-- start Data listing --

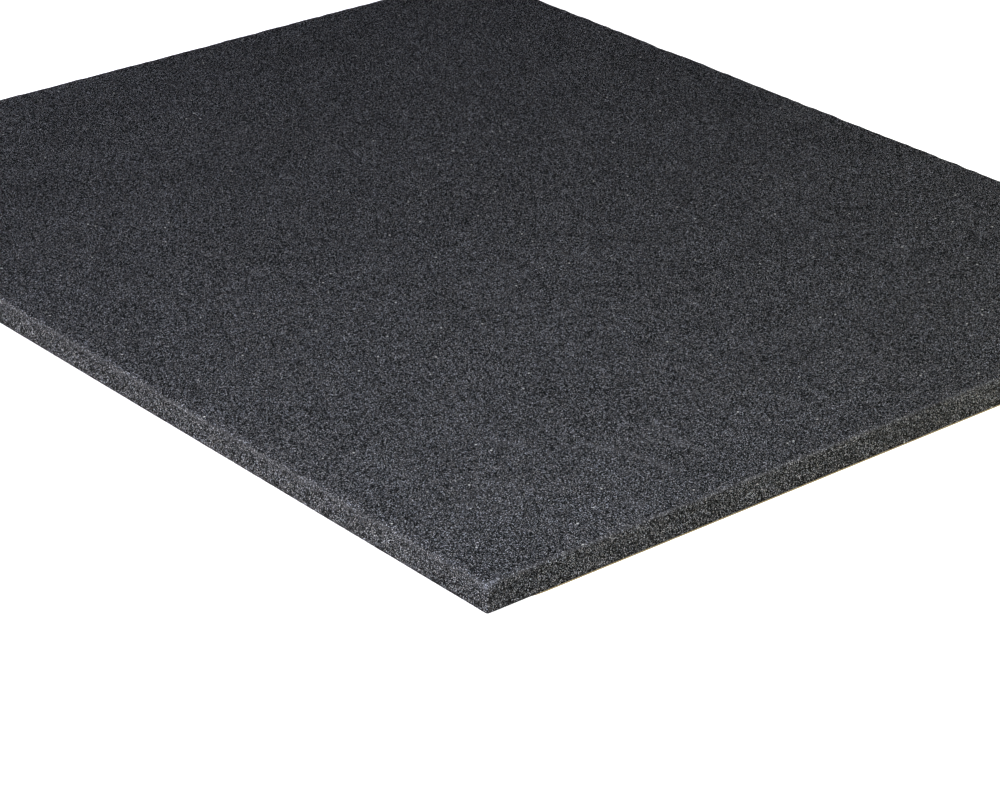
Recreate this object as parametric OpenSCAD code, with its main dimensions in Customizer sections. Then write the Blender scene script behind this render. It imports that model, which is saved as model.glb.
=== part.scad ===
// A thin square-cut foam balance pad: a charcoal foam slab bonded to a tan grip backing.
// Millimetres. The pad lies flat: +Z is up, X is its long side, Y its short side,
// and the origin is the middle of the face that it rests on.

/* [Pad] */
// Length of the pad, along X
pad_length = 500; // [200:5:1200]
// Width of the pad, along Y
pad_width = 410; // [150:5:900]
// Radius of the four upright corners, which a knife leaves nearly sharp
corner_radius = 1; // [0.5:0.1:30]

/* [Foam slab] */
// Thickness of the foam slab
foam_thickness = 11.5; // [5:0.5:80]
// Radius of the soft top edge
top_edge_radius = 1.5; // [0.5:0.1:2.4]

/* [Grip backing] */
// Thickness of the grip backing
backing_thickness = 0.5; // [0.3:0.1:4]
// How far the backing stops short of the foam's two long edges; at the ends it is cut flush
backing_setback = 1.5; // [0:0.1:10]
// Radius of the backing's corners, rounded so that they don't peel
backing_corner_radius = 25; // [1:0.5:60]

/* [Hidden] */
$fn = 48;

// Rectangle about the origin with round corners of radius r.
module rounded_rectangle(length, width, r) {
  square([length - 2 * r, width], center = true);
  square([length, width - 2 * r], center = true);
  for (x = [-1, 1]) {
    for (y = [-1, 1]) {
      translate([x * (length / 2 - r), y * (width / 2 - r)]) circle(r);
    }
  }
}

// Cross-section of a slab that stands on the first axis: square below, round top corners.
module soft_topped_section(width, height, r) {
  translate([-width / 2, 0]) square([width, height - r]);
  translate([-width / 2 + r, 0]) square([width - 2 * r, height]);
  for (x = [-1, 1]) {
    translate([x * (width / 2 - r), height - r]) circle(r);
  }
}

// A slab along X, long enough to pass both ends of the pad, with its two long top edges round.
module soft_edged_bar(length, width) {
  rotate([90, 0, 90])
    linear_extrude(height = length, center = true)
      soft_topped_section(width, foam_thickness, top_edge_radius);
}

module foam_slab() {
  past_the_end = 2 * top_edge_radius;
  color([0.26, 0.26, 0.28])
    translate([0, 0, backing_thickness])
      intersection() {
        linear_extrude(height = foam_thickness)
          rounded_rectangle(pad_length, pad_width, corner_radius);
        soft_edged_bar(pad_length + past_the_end, pad_width);
        rotate([0, 0, 90]) soft_edged_bar(pad_width + past_the_end, pad_length);
      }
}

module grip_backing() {
  backing_width = pad_width - 2 * backing_setback;
  color([0.72, 0.6, 0.4])
    linear_extrude(height = backing_thickness)
      rounded_rectangle(pad_length, backing_width, backing_corner_radius);
}

foam_slab();
grip_backing();
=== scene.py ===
import math

import bpy
import numpy as np
from mathutils import Matrix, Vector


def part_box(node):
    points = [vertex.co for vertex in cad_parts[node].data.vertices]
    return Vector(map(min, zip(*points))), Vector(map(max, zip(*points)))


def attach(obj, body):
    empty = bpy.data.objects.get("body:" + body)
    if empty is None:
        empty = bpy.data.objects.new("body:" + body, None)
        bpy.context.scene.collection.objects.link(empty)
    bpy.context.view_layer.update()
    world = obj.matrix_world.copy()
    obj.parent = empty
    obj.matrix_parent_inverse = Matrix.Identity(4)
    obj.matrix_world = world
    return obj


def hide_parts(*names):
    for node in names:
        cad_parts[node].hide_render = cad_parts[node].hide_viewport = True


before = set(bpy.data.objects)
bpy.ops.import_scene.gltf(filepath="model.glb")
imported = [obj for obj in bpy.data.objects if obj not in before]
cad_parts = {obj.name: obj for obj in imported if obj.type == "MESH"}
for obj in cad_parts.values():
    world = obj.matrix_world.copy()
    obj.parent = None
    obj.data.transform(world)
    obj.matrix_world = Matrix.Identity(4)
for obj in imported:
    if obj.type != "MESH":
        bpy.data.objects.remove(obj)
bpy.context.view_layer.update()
mm = 0.001
print("frame loaded")


def fromHex(code):
    # an sRGB hex colour as linear RGBA, by the standard two-part curve
    shown = np.array([int(code[i:i + 2], 16) for i in (1, 3, 5)]) / 255
    linear = np.where(shown <= 0.04045, shown / 12.92, ((shown + 0.055) / 1.055) ** 2.4)
    return (*linear.tolist(), 1.0)


def softWaves(points, wavelength, seed, count=16):
    # Smooth noise: sine waves that run in random directions, with lengths near the one asked
    # for and random starts, added up and scaled so that most values lie between -1 and 1.
    random = np.random.default_rng(seed)
    directions = random.normal(size=(count, points.shape[1]))
    directions /= np.linalg.norm(directions, axis=1, keepdims=True)
    lengths = wavelength * random.uniform(0.7, 1.6, count)
    starts = random.uniform(0, 2 * math.pi, count)
    phases = points @ (directions / lengths[:, None]).T * 2 * math.pi + starts
    return np.sin(phases).sum(axis=1) / math.sqrt(2 * count)


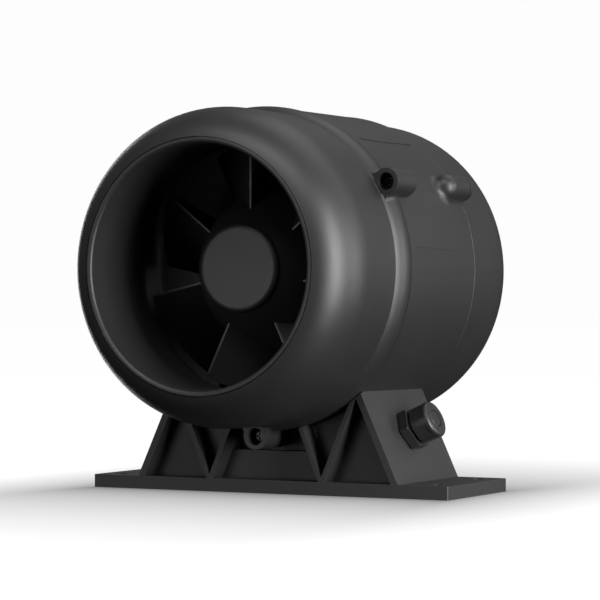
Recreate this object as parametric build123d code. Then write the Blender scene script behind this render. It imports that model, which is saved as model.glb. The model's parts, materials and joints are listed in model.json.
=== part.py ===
from build123d import *
import os
from math import acos, cos, degrees, radians, sin, tan

# Inline duct fan: a mixed-flow fan in a barrel on a trapezoidal foot.
# Frame: origin on the floor, under the middle of the casing. +Z is up, +Y is the way the air flows,
# and +X is the foot's long direction. Lengths are in millimetres, angles in degrees.

# ---- driving dimensions: casing ----
casing_length = 250.0          # inlet face to outlet face
axis_height = 139.3            # fan axis above the floor
duct_bore = 147.0              # bore of the inlet and outlet rings
bell_radius = 97.0             # outside of the front bell
rear_bell_radius = 98.0
bell_wall = 3.0
front_round_radial = 26.0      # elliptical rounding of the front bell
front_round_axial = 35.0
rear_round_radial = 23.0       # elliptical rounding of the rear bell, a little squarer
rear_round_axial = 25.0
front_seam_at = -38.0          # joint between front bell and barrel
rear_seam_at = 53.8            # joint between barrel and rear bell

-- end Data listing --

### Objective
Extract all of the data exactly as written.

### Exercise response
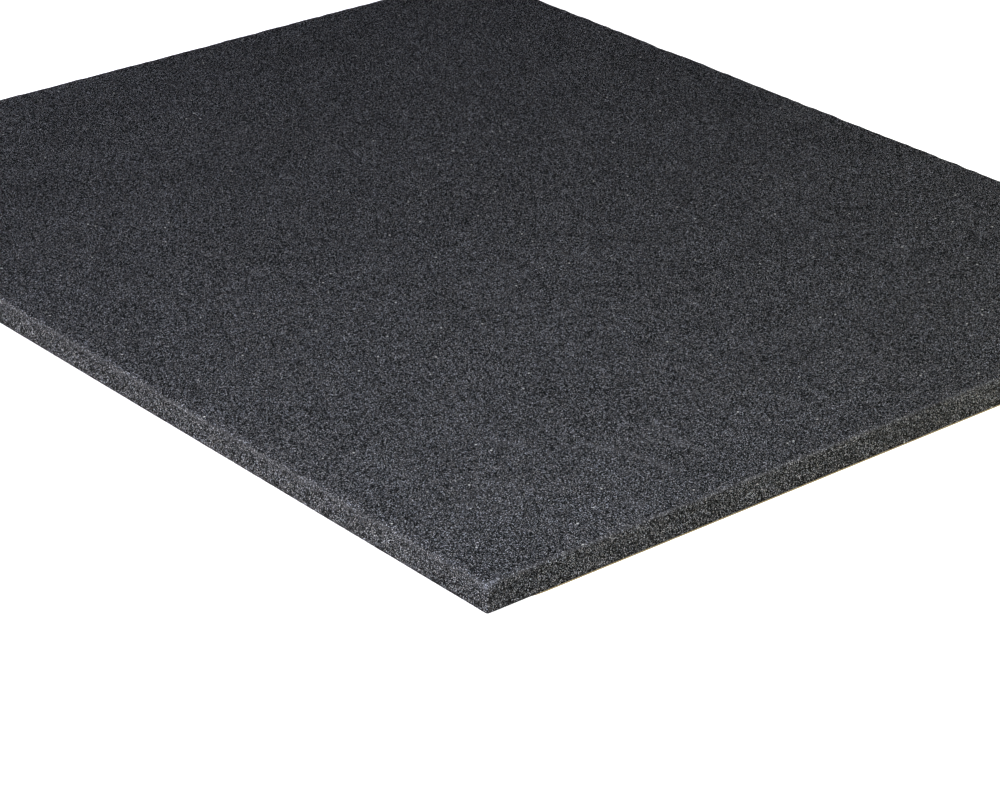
Recreate this object as parametric OpenSCAD code, with its main dimensions in Customizer sections. Then write the Blender scene script behind this render. It imports that model, which is saved as model.glb.
=== part.scad ===
// A thin square-cut foam balance pad: a charcoal foam slab bonded to a tan grip backing.
// Millimetres. The pad lies flat: +Z is up, X is its long side, Y its short side,
// and the origin is the middle of the face that it rests on.

/* [Pad] */
// Length of the pad, along X
pad_length = 500; // [200:5:1200]
// Width of the pad, along Y
pad_width = 410; // [150:5:900]
// Radius of the four upright corners, which a knife leaves nearly sharp
corner_radius = 1; // [0.5:0.1:30]

/* [Foam slab] */
// Thickness of the foam slab
foam_thickness = 11.5; // [5:0.5:80]
// Radius of the soft top edge
top_edge_radius = 1.5; // [0.5:0.1:2.4]

/* [Grip backing] */
// Thickness of the grip backing
backing_thickness = 0.5; // [0.3:0.1:4]
// How far the backing stops short of the foam's two long edges; at the ends it is cut flush
backing_setback = 1.5; // [0:0.1:10]
// Radius of the backing's corners, rounded so that they don't peel
backing_corner_radius = 25; // [1:0.5:60]

/* [Hidden] */
$fn = 48;

// Rectangle about the origin with round corners of radius r.
module rounded_rectangle(length, width, r) {
  square([length - 2 * r, width], center = true);
  square([length, width - 2 * r], center = true);
  for (x = [-1, 1]) {
    for (y = [-1, 1]) {
      translate([x * (length / 2 - r), y * (width / 2 - r)]) circle(r);
    }
  }
}

// Cross-section of a slab that stands on the first axis: square below, round top corners.
module soft_topped_section(width, height, r) {
  translate([-width / 2, 0]) square([width, height - r]);
  translate([-width / 2 + r, 0]) square([width - 2 * r, height]);
  for (x = [-1, 1]) {
    translate([x * (width / 2 - r), height - r]) circle(r);
  }
}

// A slab along X, long enough to pass both ends of the pad, with its two long top edges round.
module soft_edged_bar(length, width) {
  rotate([90, 0, 90])
    linear_extrude(height = length, center = true)
      soft_topped_section(width, foam_thickness, top_edge_radius);
}

module foam_slab() {
  past_the_end = 2 * top_edge_radius;
  color([0.26, 0.26, 0.28])
    translate([0, 0, backing_thickness])
      intersection() {
        linear_extrude(height = foam_thickness)
          rounded_rectangle(pad_length, pad_width, corner_radius);
        soft_edged_bar(pad_length + past_the_end, pad_width);
        rotate([0, 0, 90]) soft_edged_bar(pad_width + past_the_end, pad_length);
      }
}

module grip_backing() {
  backing_width = pad_width - 2 * backing_setback;
  color([0.72, 0.6, 0.4])
    linear_extrude(height = backing_thickness)
      rounded_rectangle(pad_length, backing_width, backing_corner_radius);
}

foam_slab();
grip_backing();
=== scene.py ===
import math

import bpy
import numpy as np
from mathutils import Matrix, Vector


def part_box(node):
    points = [vertex.co for vertex in cad_parts[node].data.vertices]
    return Vector(map(min, zip(*points))), Vector(map(max, zip(*points)))


def attach(obj, body):
    empty = bpy.data.objects.get("body:" + body)
    if empty is None:
        empty = bpy.data.objects.new("body:" + body, None)
        bpy.context.scene.collection.objects.link(empty)
    bpy.context.view_layer.update()
    world = obj.matrix_world.copy()
    obj.parent = empty
    obj.matrix_parent_inverse = Matrix.Identity(4)
    obj.matrix_world = world
    return obj


def hide_parts(*names):
    for node in names:
        cad_parts[node].hide_render = cad_parts[node].hide_viewport = True


before = set(bpy.data.objects)
bpy.ops.import_scene.gltf(filepath="model.glb")
imported = [obj for obj in bpy.data.objects if obj not in before]
cad_parts = {obj.name: obj for obj in imported if obj.type == "MESH"}
for obj in cad_parts.values():
    world = obj.matrix_world.copy()
    obj.parent = None
    obj.data.transform(world)
    obj.matrix_world = Matrix.Identity(4)
for obj in imported:
    if obj.type != "MESH":
        bpy.data.objects.remove(obj)
bpy.context.view_layer.update()
mm = 0.001
print("frame loaded")


def fromHex(code):
    # an sRGB hex colour as linear RGBA, by the standard two-part curve
    shown = np.array([int(code[i:i + 2], 16) for i in (1, 3, 5)]) / 255
    linear = np.where(shown <= 0.04045, shown / 12.92, ((shown + 0.055) / 1.055) ** 2.4)
    return (*linear.tolist(), 1.0)


def softWaves(points, wavelength, seed, count=16):
    # Smooth noise: sine waves that run in random directions, with lengths near the one asked
    # for and random starts, added up and scaled so that most values lie between -1 and 1.
    random = np.random.default_rng(seed)
    directions = random.normal(size=(count, points.shape[1]))
    directions /= np.linalg.norm(directions, axis=1, keepdims=True)
    lengths = wavelength * random.uniform(0.7, 1.6, count)
    starts = random.uniform(0, 2 * math.pi, count)
    phases = points @ (directions / lengths[:, None]).T * 2 * math.pi + starts
    return np.sin(phases).sum(axis=1) / math.sqrt(2 * count)


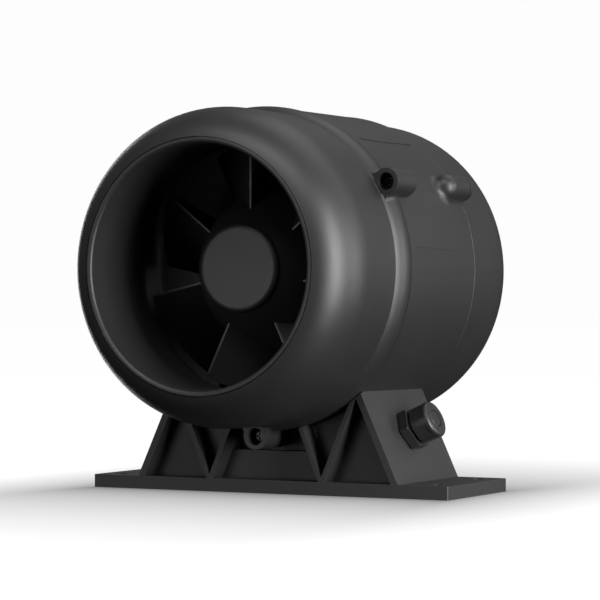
Recreate this object as parametric build123d code. Then write the Blender scene script behind this render. It imports that model, which is saved as model.glb. The model's parts, materials and joints are listed in model.json.
=== part.py ===
from build123d import *
import os
from math import acos, cos, degrees, radians, sin, tan

# Inline duct fan: a mixed-flow fan in a barrel on a trapezoidal foot.
# Frame: origin on the floor, under the middle of the casing. +Z is up, +Y is the way the air flows,
# and +X is the foot's long direction. Lengths are in millimetres, angles in degrees.

# ---- driving dimensions: casing ----
casing_length = 250.0          # inlet face to outlet face
axis_height = 139.3            # fan axis above the floor
duct_bore = 147.0              # bore of the inlet and outlet rings
bell_radius = 97.0             # outside of the front bell
rear_bell_radius = 98.0
bell_wall = 3.0
front_round_radial = 26.0      # elliptical rounding of the front bell
front_round_axial = 35.0
rear_round_radial = 23.0       # elliptical rounding of the rear bell, a little squarer
rear_round_axial = 25.0
front_seam_at = -38.0          # joint between front bell and barrel
rear_seam_at = 53.8            # joint between barrel and rear bell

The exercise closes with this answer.